EXERCISE DETAILS
Starting at the line that contains "board.Placement = FreeCAD.Placement()", copy every line down to the line that contains "if empty is", inclusive, exactly as it stands. Omit all other lines.

(Dataset rows)
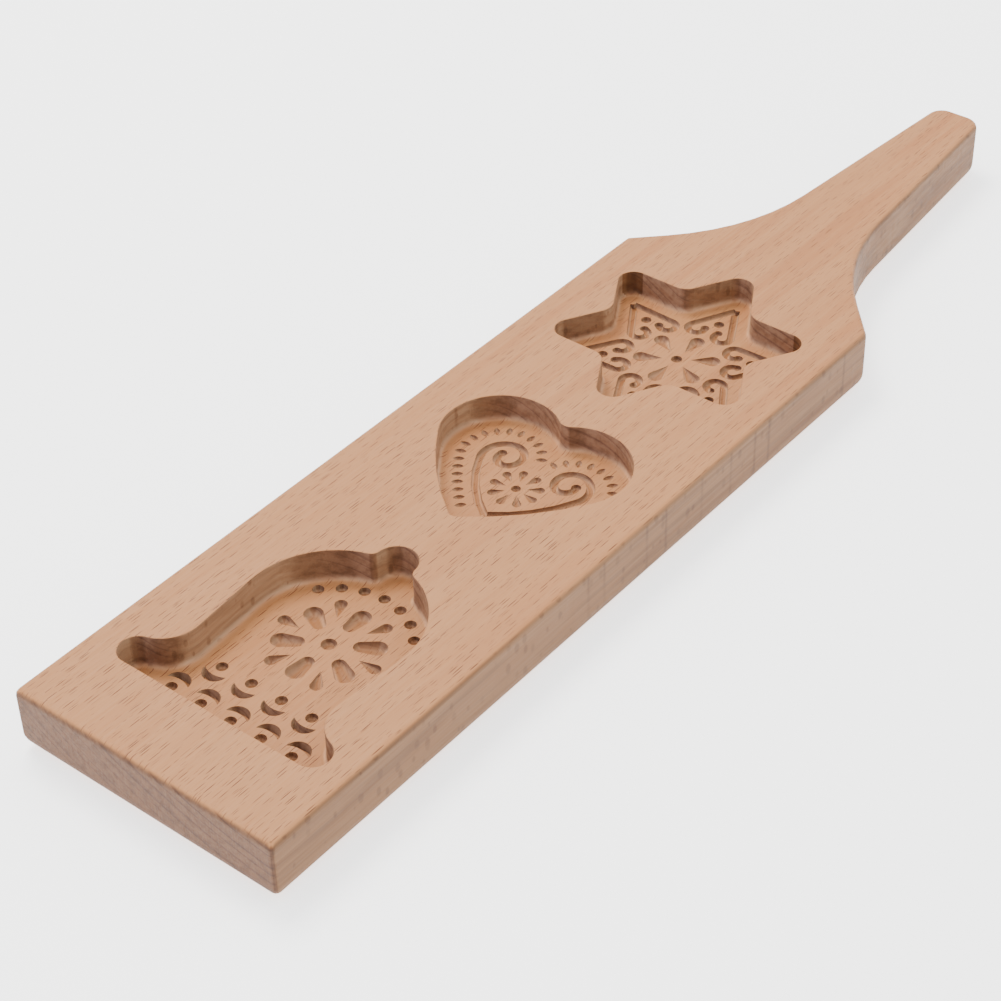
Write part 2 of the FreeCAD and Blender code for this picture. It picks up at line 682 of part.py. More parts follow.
def main():
    doc = FreeCAD.newDocument("gingerbread_mould")
    makeSheet(doc)
    board = doc.addObject("PartDesign::Body", "mould_board")
    board.Label = "mould_board"
    board.Placement = FreeCAD.Placement()
    for step in (makeBlank, makeBell, makeHeart, makeStar, carveBell, carveHeart, carveStar):
        step(board)
        print(step.__name__, "leaves", round(board.Shape.Volume), "mm3")
    doc.recompute()
    checkParts(doc, [board])
    os.makedirs("parts", exist_ok=True)
    board.Shape.exportStep("parts/" + board.Label + ".step")


main()
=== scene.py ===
import math

import bmesh
import bpy
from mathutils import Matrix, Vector


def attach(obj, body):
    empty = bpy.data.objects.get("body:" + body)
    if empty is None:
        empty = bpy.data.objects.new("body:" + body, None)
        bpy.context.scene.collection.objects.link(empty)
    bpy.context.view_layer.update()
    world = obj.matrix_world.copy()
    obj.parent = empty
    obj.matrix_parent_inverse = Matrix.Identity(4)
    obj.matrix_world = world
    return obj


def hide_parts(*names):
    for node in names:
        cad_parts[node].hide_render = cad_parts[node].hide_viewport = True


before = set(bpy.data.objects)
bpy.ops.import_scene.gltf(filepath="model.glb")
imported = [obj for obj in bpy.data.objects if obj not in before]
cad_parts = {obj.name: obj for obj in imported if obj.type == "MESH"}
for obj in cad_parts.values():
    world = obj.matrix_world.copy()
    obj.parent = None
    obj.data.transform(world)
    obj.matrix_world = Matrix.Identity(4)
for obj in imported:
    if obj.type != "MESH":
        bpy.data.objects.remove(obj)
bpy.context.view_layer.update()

mm = 0.001
tiny = 0.001  # a length in millimetres that counts as none
mergeReach = 0.01  # points nearer than this, in millimetres, become one
arcStep = math.radians(6)  # longest step along an outline
grooveStep = math.radians(9)  # longest step along a groove
sharpAngle = math.radians(32)  # a steeper edge is a corner
headroom = 2.0  # how far the cutter of a hollow stands out of the top
lift = 0.013  # keeps the widest ring of a cutter off the floor that it cuts
dotRoundShare = 0.32  # how much of its width rounds the bottom of a dot
sixTurns = range(0, 360, 60)  # degrees

# Flats that stand for each round
facets = {
    "topRound": 6,
    "baseRound": 8,
    "cornerRound": 3,
    "rimRound": 2,
    "floorRound": 5,
    "petalInner": 4,
    "petalOuter": 8,
    "petalGirth": 24,
    "leafArc": 8,
    "leafGirth": 16,
    "dot": 24,
    "dotRound": 5,
    "groove": 20,
}


def report(text):
    print("mould: " + text)


def activate(piece):
    if bpy.context.object and bpy.context.object.mode != "OBJECT":
        bpy.ops.object.mode_set(mode="OBJECT")
    bpy.ops.object.select_all(action="DESELECT")
    piece.select_set(True)
    bpy.context.view_layer.objects.active = piece


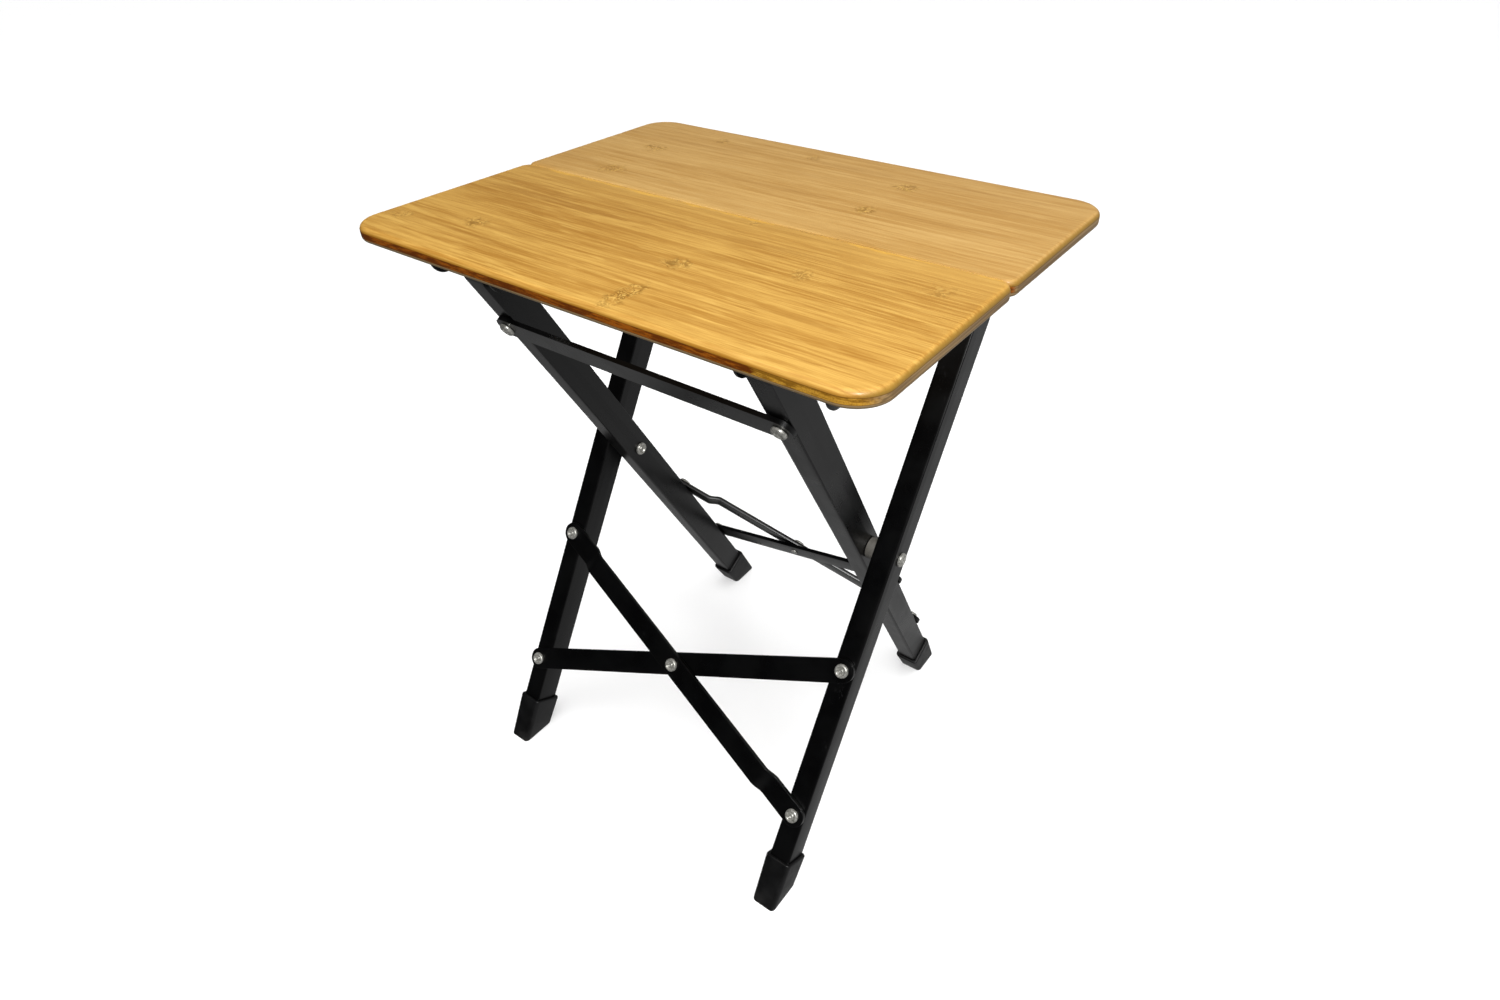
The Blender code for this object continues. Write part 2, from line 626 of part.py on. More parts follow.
def build():
    add_plank("front_plank", front_axis, -1)
    add_plank("back_plank", back_pin, 1)
    outer_holes = (OUTER_BRACE_HIGH, OUTER_BRACE_LOW)
    inner_holes = (INNER_BRACE_HIGH, INNER_BRACE_LOW)
    for side, side_name in ((-1, "left"), (1, "right")):
        outer_x = side * OUTER_LEG_X
        inner_x = side * INNER_LEG_X
        add_leg(f"outer_{side_name}_leg", outer_frame, outer_x, -1, outer_holes, ())
        add_leg(f"inner_{side_name}_leg", inner_frame, inner_x, 1, inner_holes, (BAR_ALONG,))
        add_foot(f"outer_{side_name}_foot", outer_frame, outer_x)
        add_foot(f"inner_{side_name}_foot", inner_frame, inner_x)
        add_crossing(side, side_name)
        add_bracket(f"front_{side_name}", front_axis, side, INNER_LEG_X, -PIN_Y)
        add_bracket(f"back_{side_name}", back_pin, side, OUTER_LEG_X, PIN_Y)
        add_hinge(side_name, side * HINGE_X)
    add_brace("outer", outer_frame, -1, OUTER_LEG_X, OUTER_BRACE_HIGH, OUTER_BRACE_LOW)
    add_brace("inner", inner_frame, 1, INNER_LEG_X, INNER_BRACE_HIGH, INNER_BRACE_LOW)
    add_cross_bar()


build()
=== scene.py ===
"""Looks of the folding side table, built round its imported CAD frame.

Metres, in the table's own axes: +X runs along the planks' grain, -Y is the front and the
floor is at zero. Every piece but the wood screws replaces a CAD node, in that node's place
and size and on its body.
"""
import json
import math

import bmesh
import bpy
from mathutils import Matrix, Vector, noise

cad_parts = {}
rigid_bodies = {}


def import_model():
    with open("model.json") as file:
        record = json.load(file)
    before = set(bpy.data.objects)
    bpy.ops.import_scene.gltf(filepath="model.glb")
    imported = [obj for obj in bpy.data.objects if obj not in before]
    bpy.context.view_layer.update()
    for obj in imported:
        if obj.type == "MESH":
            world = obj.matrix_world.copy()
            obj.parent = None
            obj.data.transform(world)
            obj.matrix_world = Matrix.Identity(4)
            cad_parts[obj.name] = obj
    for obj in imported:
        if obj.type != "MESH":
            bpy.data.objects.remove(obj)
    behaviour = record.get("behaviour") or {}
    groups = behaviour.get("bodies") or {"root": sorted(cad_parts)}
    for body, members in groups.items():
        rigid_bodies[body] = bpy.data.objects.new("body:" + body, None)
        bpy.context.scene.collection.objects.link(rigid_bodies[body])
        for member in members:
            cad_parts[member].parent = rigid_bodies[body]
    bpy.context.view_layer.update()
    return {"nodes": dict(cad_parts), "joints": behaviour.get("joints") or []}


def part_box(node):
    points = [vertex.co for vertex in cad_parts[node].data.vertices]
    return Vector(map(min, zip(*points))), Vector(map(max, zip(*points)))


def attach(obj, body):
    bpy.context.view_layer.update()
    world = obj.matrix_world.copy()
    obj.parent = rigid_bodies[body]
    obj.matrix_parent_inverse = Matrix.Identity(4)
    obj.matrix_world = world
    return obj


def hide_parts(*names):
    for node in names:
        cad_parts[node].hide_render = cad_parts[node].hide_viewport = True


MM = 0.001

# Planks
OUTER_CORNER = 20 * MM
INNER_CORNER = 6 * MM
TOP_ROUND = 3.5 * MM
BOTTOM_ROUND = 2.5 * MM
BUTT_EASE = 0.5 * MM
TOP_PLY = 3.0 * MM
CORE_PLY = 3.4 * MM
LOWER_START = TOP_PLY + CORE_PLY

# Tubes and feet
TUBE_WALL = 1.5 * MM
TUBE_CORNER = 2 * MM
TUBE_ROOM = 0.3 * MM
FOOT_TAPER = 1 * MM
FOOT_CORNER = 3 * MM
FOOT_LIP = 1 * MM
FOOT_SOLE_EDGE = 0.7 * MM

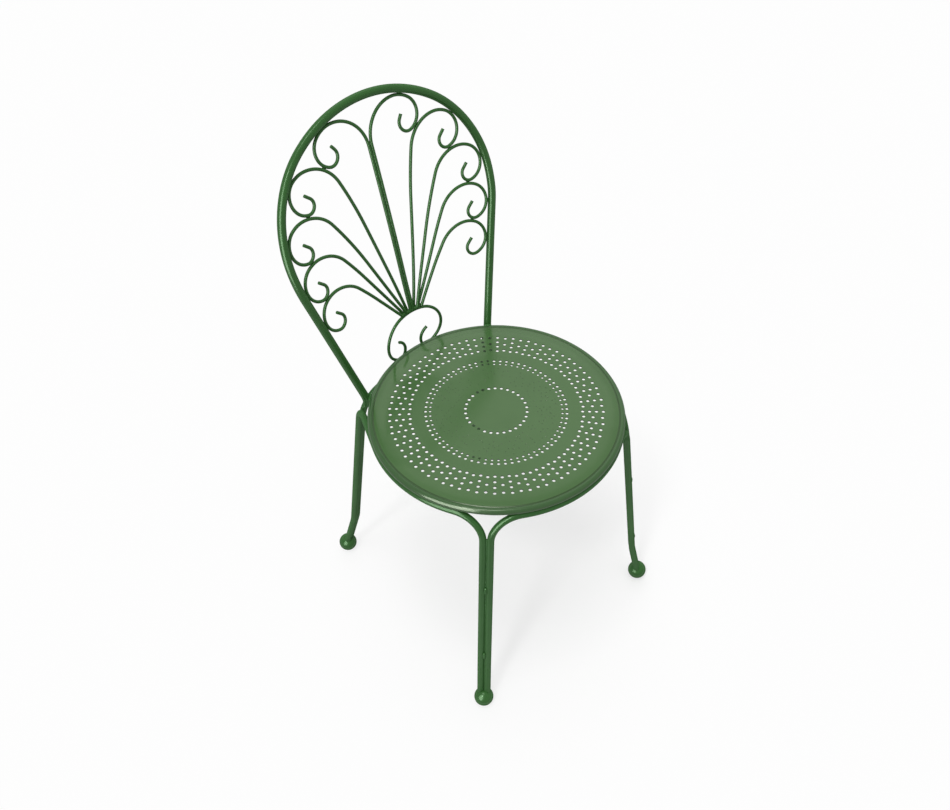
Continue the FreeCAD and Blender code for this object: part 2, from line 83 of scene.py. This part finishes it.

WRITTEN ANSWER
    board.Placement = FreeCAD.Placement()
    for step in (makeBlank, makeBell, makeHeart, makeStar, carveBell, carveHeart, carveStar):
        step(board)
        print(step.__name__, "leaves", round(board.Shape.Volume), "mm3")
    doc.recompute()
    checkParts(doc, [board])
    os.makedirs("parts", exist_ok=True)
    board.Shape.exportStep("parts/" + board.Label + ".step")


main()
=== scene.py ===
import math

import bmesh
import bpy
from mathutils import Matrix, Vector


def attach(obj, body):
    empty = bpy.data.objects.get("body:" + body)
    if empty is None:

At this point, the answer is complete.